Ленин был свидетелем становления, исследователем и одним из тех, кто творил современную эпоху. И многие из глобальных процессов, которые сегодня стали очевидными для всех, с величайшей прозорливостью выявлялись и прослеживались им уже тогда – в первые десятилетия нашего века, когда семена новой эпохи давали лишь первые ростки.

Сколько иллюзий породили современные ученые-«технократы», пытавшиеся доказать, что нынешнее капиталистическое «индустриальное общество» с помощью новейших ЭВМ и других достижений науки и техники сможет – без всяких социальных потрясений – решить все проблемы, стоящие перед человечеством…

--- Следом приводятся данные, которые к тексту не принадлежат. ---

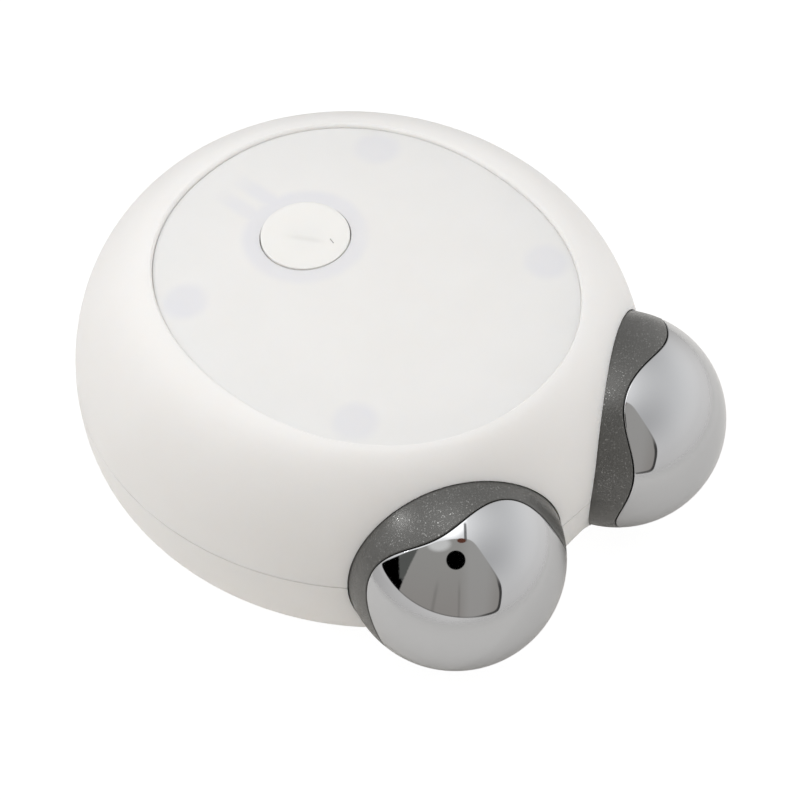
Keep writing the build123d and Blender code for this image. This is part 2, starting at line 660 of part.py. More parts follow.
def filter_capacitors():
    """Two can capacitors with square bases, under the board."""
    cans = []
    side = CAPACITOR_DIAMETER + 0.3
    for step in (-0.5, 0.5):
        x, y = COMPONENT_SHIFT, board_front_y + COMPONENT_INSET + step * CAPACITOR_SPACING
        can = column(CAPACITOR_DIAMETER / 2, board_bottom - CAPACITOR_HEIGHT, board_bottom, x, y)
        cans.append(can + block(side, side, board_bottom - CAPACITOR_BASE, board_bottom, x, y))
    return Compound(cans)


def status_leds():
    """Indicator lamps under the open ring round the button's pad."""
    x = (PAD_DIAMETER + PAD_SLOT) / 2
    base_top = board_top + LAMP_BASE
    lamps = []
    for side in (-1, 1):
        lamp = block(LAMP_WIDTH, LAMP_LENGTH, board_top, base_top, side * x, button_y)
        lens = block(
            0.75 * LAMP_WIDTH, 0.6 * LAMP_LENGTH, base_top, board_top + LAMP_HEIGHT, side * x, button_y
        )
        lamps.append(lamp + lens)
    return Compound(lamps)


# --- Battery and charging ---
def battery_cell():
    top = battery_bottom + BATTERY_THICKNESS
    cell = block(BATTERY_WIDTH, BATTERY_LENGTH, battery_bottom, top, 0, BATTERY_SHIFT)
    return fillet(cell.edges().filter_by(Axis.Y), BATTERY_EDGE_ROUND)


def battery_pad():
    width = BATTERY_WIDTH - 2 * BATTERY_EDGE_ROUND - BATTERY_PAD_INSET
    length = BATTERY_LENGTH - 2 * BATTERY_PAD_INSET
    return block(width, length, WALL, battery_bottom, 0, BATTERY_SHIFT, 1.0)


def battery_cable():
    """Sheathed two-core cable from the cell's front end to the front of the board."""
    pad_y = board_front_y + LEAD_PAD_INSET
    exit_y = battery_front_y - LEAD_EXIT
    return lead([
        (0, battery_front_y, battery_middle),
        (0, exit_y, battery_middle),
        (0, exit_y - LEAD_SWING, battery_middle + LEAD_LIFT),
        (0, pad_y, board_bottom - LEAD_DROP),
        (0, pad_y, board_bottom),
    ])


def charging_socket():
    start = Plane(origin=(0, port_rear_y, PARTING_HEIGHT), x_dir=(1, 0, 0), z_dir=(0, -1, 0))
    shell = extrude(start * SlotOverall(PORT_WIDTH, PORT_HEIGHT), PORT_DEPTH)
    inside = SlotOverall(PORT_WIDTH - 2 * PORT_WALL, PORT_HEIGHT - 2 * PORT_WALL)
    shell -= extrude(start * inside, PORT_CAVITY)
    root = start.offset(PORT_CAVITY - PORT_TONGUE_LENGTH)
    return shell + extrude(root * Rectangle(PORT_TONGUE_WIDTH, PORT_TONGUE_THICKNESS), PORT_TONGUE_LENGTH)


def charge_board():
    board = block(
        CHARGE_BOARD_WIDTH, CHARGE_BOARD_LENGTH, charge_board_bottom, charge_board_top,
        0, charge_board_y, 1.0,
    )
    for side in (-1, 1):
        x = side * CHARGE_POST_SPACING / 2
        board -= column(SMALL_SCREW_DIAMETER / 2 + SCREW_PASS, 0, charge_board_top, x, charge_post_y)
    return board


def charge_cable():
    """Sheathed two-core cable from the charging board to the rear of the main board."""
    pad_y = board_rear_y - LEAD_PAD_INSET
    rise = board_bottom - charge_board_top
    return lead([
        (0, charge_post_y, charge_board_top),
        (0, charge_post_y, charge_board_top + LEAD_RISE_SHARE * rise),
        (0, pad_y, board_bottom - LEAD_RISE_SHARE * rise),
        (0, pad_y, board_bottom),
    ])


# --- All nodes ---
def ball_nodes():
    """Every piece of the left ball, and the same pieces mirrored for the right one."""
    left = {
        "collar": ball_frame * ball_collar(),
        "electrode": ball_frame * ball_electrode(),
        "terminal_ring": ball_frame * terminal_ring(),
        "electrode_screw": ball_frame * electrode_screw(),
        "electrode_lead": electrode_lead(),
    }
    nodes = {}
    for name, part in left.items():
        nodes["left_" + name] = part
        nodes["right_" + name] = right_hand(part)
    return nodes


def all_nodes():
    outer = pebble()
    inner = pebble(WALL)
    nodes = {
        "upper_housing": upper_housing(outer, inner),
        "lower_housing": lower_housing(outer, inner),
        "top_panel": top_panel(),
        "panel_adhesive": panel_adhesive(),
        "power_button": power_button(),
        "button_arm": button_arm(),
        "housing_screws": housing_screws(),
        "circuit_board": circuit_board(),
        "board_screws": board_screws(),
        "tact_switch": tact_switch(),
        "switch_plunger": switch_plunger(),
        "controller_chip": controller_chip(),
        "driver_chip": driver_chip(),
        "output_transformer": output_transformer(),
        "filter_capacitors": filter_capacitors(),
        "status_leds": status_leds(),
        "battery_cell": battery_cell(),
        "battery_pad": battery_pad(),
        "battery_cable": battery_cable(),
        "charging_socket": charging_socket(),
        "charge_board": charge_board(),
        "charge_board_screws": charge_board_screws(),
        "charge_cable": charge_cable(),
    }
    nodes.update(ball_nodes())
    return nodes


os.makedirs("parts", exist_ok=True)
for name, part in all_nodes().items():
    export_step(part, f"parts/{name}.step")
print("full button press, degrees:", round(degrees(asin(BUTTON_TRAVEL / ARM_REACH)), 2))
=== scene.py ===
import json
from math import acos, atan2, cos, degrees, pi, radians, sin

import bmesh
import bpy
from mathutils import Matrix, Vector


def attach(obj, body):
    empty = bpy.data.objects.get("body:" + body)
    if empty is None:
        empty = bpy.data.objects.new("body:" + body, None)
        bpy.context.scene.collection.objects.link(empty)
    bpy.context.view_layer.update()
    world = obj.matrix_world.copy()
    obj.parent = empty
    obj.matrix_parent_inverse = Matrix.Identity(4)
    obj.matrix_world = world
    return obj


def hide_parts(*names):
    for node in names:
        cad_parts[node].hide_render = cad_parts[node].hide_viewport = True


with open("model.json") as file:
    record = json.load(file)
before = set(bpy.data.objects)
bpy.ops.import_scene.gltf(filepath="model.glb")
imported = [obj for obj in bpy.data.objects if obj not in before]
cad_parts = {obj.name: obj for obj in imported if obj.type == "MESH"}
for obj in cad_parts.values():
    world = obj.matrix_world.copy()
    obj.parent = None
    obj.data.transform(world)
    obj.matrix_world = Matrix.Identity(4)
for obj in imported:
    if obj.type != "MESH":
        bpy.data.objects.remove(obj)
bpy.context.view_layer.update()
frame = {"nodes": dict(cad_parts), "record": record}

# Looks of a palm-sized facial toning device: a white pebble housing with a frosted panel, one push
# button, and two chrome ball electrodes in grey collars. Metres, in the part's own frame: +Z up,
# the origin on the resting face and the balls towards -Y.

MM = 0.001
WELD = 1e-7                # points this near, in metres, are one

# --- Sizes shared with the part, in millimetres ---
BALL_RADIUS = 14.99        # a hair under the solid's 15
BALL_X = 16.4              # centre of the right ball, and the left one is its mirror image
BALL_Y = -33.2
BALL_Z = 16.6
BALL_SPLAY = 29            # degrees that a ball's axis turns outwards from -Y
BALL_TILT = 5              # degrees that it turns up
SEAT_GAP = 0.15            # between a ball and its seat in the housings
SEAT_TOLERANCE = 0.05      # a point this far inside a seat's face still counts as on it
# The wavy joint, by its angle off the ball's axis in degrees
WAVE_ANGLE = 72
WAVE_HEIGHT = 5.5
WAVE_COUNT = 4
WAVE_PHASE = 28
WAVE_LEAN = 4.5            # one slow wave more, which sets the joint aslant
WAVE_LEAN_TOWARDS = 140
WAVE_HALF_GAP = 0.08
RIM_ROUNDING = 0.12
SKIN_TOLERANCE = 0.05      # a point this far under the lip's face still bends with the wave
CAP_HOLDS = 16             # the cap is as turned up to this angle, and bends to the wave beyond it
COLLAR_HOLDS = 6           # the collar is as turned this near to its shoulder
BALL_STEPS = 180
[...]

Время подобных иллюзий сегодня, кажется, уже прошло. Ожидания были обмануты. Описание противоречивости социальных последствий научнотехнической революции, критика отрицательных сторон прогресса и пороков нынешней буржуазной цивилизации стали уже общим местом даже в западной литературе и постепенно превращаются в банальность.

В чем же причины крушения этих «технократических» надежд? Почему рост общественного богатства обладает чертами ретроградного движения и вызывает растущие признаки политического и морального упадка? Чем объяснить, что такие великие силы цивилизации, как наука и техника, все более проявляют себя как силы, угрожающие самому существованию человека?

Подлинно научный ответ на эти вопросы впервые дали Маркс и Энгельс. В начале XX века на эти же вопросы ответил Ленин.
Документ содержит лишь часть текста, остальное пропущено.